5 years ago, when I was new to the office, my senior was very nice to bring me to lunch gathering with other seniors to introduce me to them. One of the women was senior of another department, after my senior introduced me to her and other seniors at the table, she turned to other seniors and said, "when I was younger I did not have people to guide me or teach me".

Maybe I behaved and dressed maturer than my age or my peers that she made such remarks? A sense of jealousy, complaining, unfriendliness from her flooded over me, that I felt that she might think I was a threat to her, despite that it was clearly impossible. She was in the age of my mother, and we were even in different professions.

I want to show that I am friendly but perhaps I am very bad at it, that people don't take it as I intend to , or they just don't care.

People could be hostile.

It was not easy to be young and inexperienced. I did not have the guidance that the hostile senior thought I had. Instead, I have uneducated parents who couldn't teach me anything at school, at work and at socializing. I struggle a lot throughout my life.

I remember when I was a fresh graduate, a very good friend 10 or more years older once said to me, "Now I don't hate these people, I pity them." Now when I get older I can experience and feel her words, a very sound advice to keep peace to ourselves.
People are like that especially at work places. I guess she was jealous. But we learn from our mistakes and experience.
Sssslm · F
@Sssslm I was overcome with emotion by seeing/feeling how hard it has been for you, esp. coming from simple, humble people who have no way to help "show you the ropes".

You must be strong to have survived your work "trial by fire"...but for you to not forget where you came from, and have empathy for others...well, *that* is both good for *you* AND a gift to those who are able to receive some kindness, help, etc., from you.

Hang in there, and keep on succeeding in a part of the world with which your family was utterly *un*familiar. You are a trailblazer for "your people".

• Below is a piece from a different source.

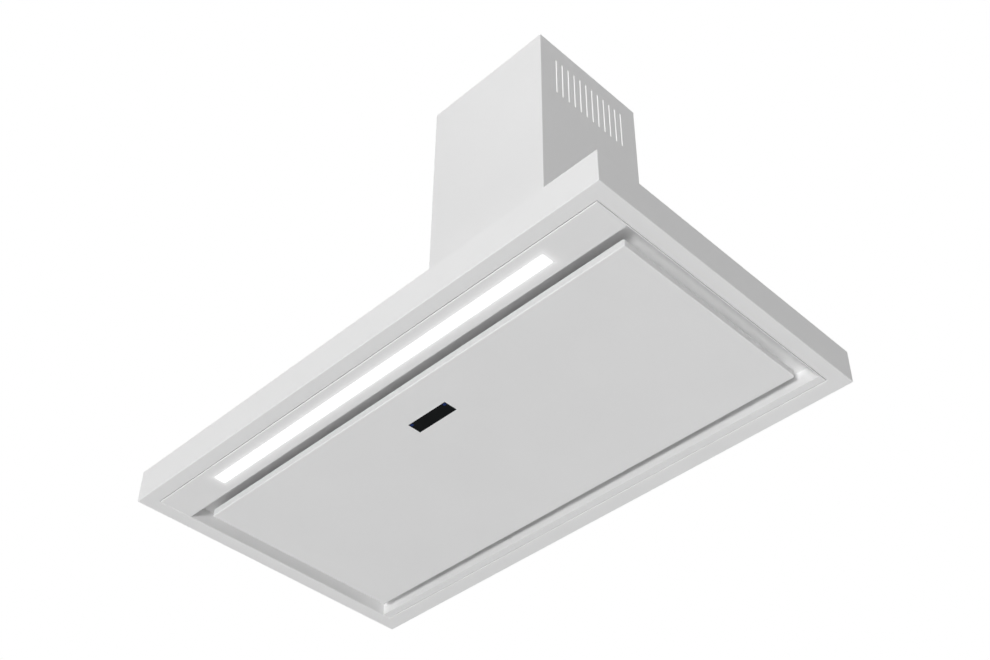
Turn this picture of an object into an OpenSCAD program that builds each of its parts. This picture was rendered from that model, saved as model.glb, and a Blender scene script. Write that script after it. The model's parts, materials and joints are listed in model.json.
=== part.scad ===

I would say a little more, but would rather tell you in private.
Sssslm · F
If she has a problem, that's her problem, not yours. Don't make it your problem. Get on with your job, do your best, learn everything you can, take advantage of everything they offer you and maybe one day you will her boss.
Sssslm · F
@aboveaverageaveragejoe right this has always been the only thing I could do. It didn't feel good always to have people to dislike you in the first place even you have done them nothing wrong. I don't know how to deal with these people, just stay away from them and mind my own business.
@Sssslm Just keep in mind, she's not the boss of you. She obviously has her own issues to needs to resolve.